Micro-CT (micro-computed tomography) and CBCT (cone-beam computed tomography) are both imaging techniques that use X-rays to create detailed 3D images of objects or specimens. However, they differ in several key aspects:

  1. Resolution: Micro-CT refers to the high resolution of the images produced, with pixel sizes as small as 100 nanometers. In contrast, CBCT uses the scanning principle, and its resolution is typically not as high, with pixel sizes ranging from around 200 micrometers to a few millimeters.

  2. Sample Size: Micro-CT is suitable for imaging small to medium-sized samples with diameters up to 200 millimeters. CBCT, on the other hand, is often used for larger objects, such as human patients in dental or medical applications.

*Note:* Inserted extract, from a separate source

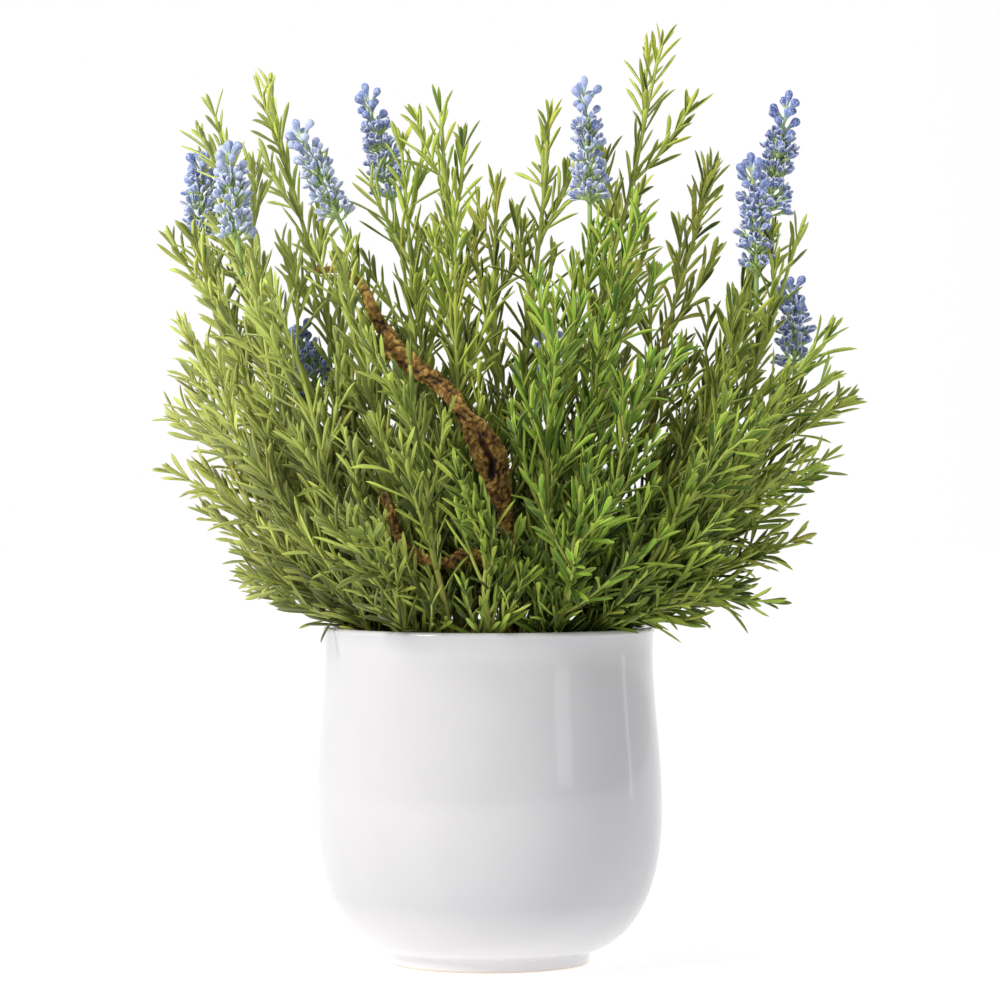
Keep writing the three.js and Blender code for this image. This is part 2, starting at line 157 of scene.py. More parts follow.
class Shape:
    """Gathers the points, four-sided faces, marks and bake-map cells of one piece."""

    def __init__(self):
        self.points, self.faces, self.marks, self.kinds, self.corners = [], [], [], [], []
        self.count = 0
        self.cells = 0

    def add(self, points, faces, marks, kind, corners, cells=1):
        """corners holds each face corner's place inside a cell, and the cell's number as a third value."""
        self.points.append(points)
        self.faces.append(faces + self.count)
        self.marks.append(marks)
        self.kinds.append(np.full(len(points), kind, float))
        moved = corners.copy()
        moved[..., 2] += self.cells
        self.corners.append(moved)
        self.count += len(points)
        self.cells += cells

    def add_rings(self, points, marks, kind=0.0):
        """Adds a closed skin whose points and marks are given ring by ring."""
        rings, sides = points.shape[:2]
        faces, corners = ring_faces(rings, sides), ring_corners(rings, sides)
        self.add(points.reshape(-1, 3), faces, marks.reshape(-1, 3), kind, corners)

    def to_object(self, name, materials, pick=None):
        """Makes the piece. pick chooses a material for each face from where the face's middle is."""
        points = np.concatenate(self.points)
        faces = np.concatenate(self.faces)
        mesh = bpy.data.meshes.new(name)
        mesh.vertices.add(len(points))
        mesh.vertices.foreach_set("co", points.ravel())
        mesh.loops.add(faces.size)
        mesh.loops.foreach_set("vertex_index", faces.ravel().astype(np.int32))
        mesh.polygons.add(len(faces))
        mesh.polygons.foreach_set("loop_start", np.arange(0, faces.size, 4, dtype=np.int32))
        mesh.polygons.foreach_set("use_smooth", np.ones(len(faces), bool))
        marks = mesh.attributes.new("marks", "FLOAT_VECTOR", "POINT")
        marks.data.foreach_set("vector", np.concatenate(self.marks).ravel())
        kinds = mesh.attributes.new("kind", "FLOAT", "POINT")
        kinds.data.foreach_set("value", np.concatenate(self.kinds))
        corners = np.concatenate(self.corners).reshape(-1, 3)
        side = math.ceil(math.sqrt(self.cells))
        margin = CELL_MARGIN if self.cells > 1 else LONE_CELL_MARGIN
        inside = margin + corners[:, :2] * (1 - 2 * margin)
        column = corners[:, 2] % side
        row = corners[:, 2] // side
        layout = np.stack([(column + inside[:, 0]) / side, (row + inside[:, 1]) / side], axis=1)
        mesh.uv_layers.new(name="OFBake").data.foreach_set("uv", layout.ravel())
        for material in materials:
            mesh.materials.append(material)
        if pick is not None:
            mesh.polygons.foreach_set("material_index", pick(points[faces].mean(axis=1)).astype(np.int32))
        mesh.update(calc_edges=True)
        mesh.validate()
        made = bpy.data.objects.new(name, mesh)
        scene.collection.objects.link(made)
        return made


def ring_faces(rings, sides):
    """Faces of a closed skin over rings of points, with both end rings capped."""
    ring, side = np.meshgrid(np.arange(rings - 1), np.arange(sides), indexing="ij")
    here = ring * sides + side
    beside = ring * sides + (side + 1) % sides
    walls = np.stack([here, beside, beside + sides, here + sides], axis=-1).reshape(-1, 4)
    fold = np.arange(sides // 2 - 1)
    low_cap = np.stack([sides - 1 - fold, sides - 2 - fold, fold + 1, fold], axis=-1)
    high_cap = low_cap[:, ::-1] + (rings - 1) * sides
    return np.concatenate([walls, low_cap, high_cap])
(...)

  3. Applications: Micro-CT is commonly used in scientific research and industrial applications to study the internal structure of materials, biological samples, and tiny organisms. CBCT is a technical term used within the industry, primarily in medical and dental fields to image bones, teeth, and soft tissues in patients.

  4. Image Quality: Due to its higher resolution, micro-CT produces images with greater detail and clarity than CBCT. It makes micro-CT more suitable for analyzing delicate structures and features within samples.

  5. Cost and Complexity: Micro-CT systems tend to be more expensive and complex than CBCT systems, partially due to the higher resolution and precision required for micro-CT imaging.

In summary, while micro-CT and CBCT are valuable imaging techniques, they are used in different contexts based on the size of the sample, the required resolution, and the specific application.

What Are The Advantages Of Micro-CT?

Micro-CT provides high-resolution 3D imaging, preserving samples for future studies without cutting. It offers quantitative information and allows studying internal structures, porosity, and more in various materials and biological samples.

What Are The Uses Of Micro-CT?

Micro-CT is used for failure analysis, quality control, and reverse engineering, offering detailed 3D imaging of internal structures in various materials and biological samples.

What Is The Difference Between Micro-CT and CT Scan?

Micro-CT offers higher resolution imaging on a smaller scale than CT scans, allowing for detailed analysis of internal structures in small samples.

Can Micro-CT Also Take Measurements?

Yes, Micro-CT can take measurements and provide quantitative data on parameters such as porosity, structure, density, etc.

How Much Detail Can Be Seen With Micro-CT?

Micro-CT provides:
• Exceptional detail.
• Capturing features as small as 100 nanometers.
• Enabling the visualization of intricate internal structures.

What Is The Measurement Procedure for Micro-CT?

The measurement procedure involves scanning the sample using X-rays, reconstructing the data into 2D cross-sectional slices, and analyzing the resulting 3D images.

Do I Need To Be Qualified To Operate It?

While specific qualifications may vary, operating Micro-CT typically requires training in its usage and understanding of imaging techniques.

Are CT Images In Color?

CT images are typically grayscale, representing variations in density, but they can be false-colored for enhanced visualization or analysis.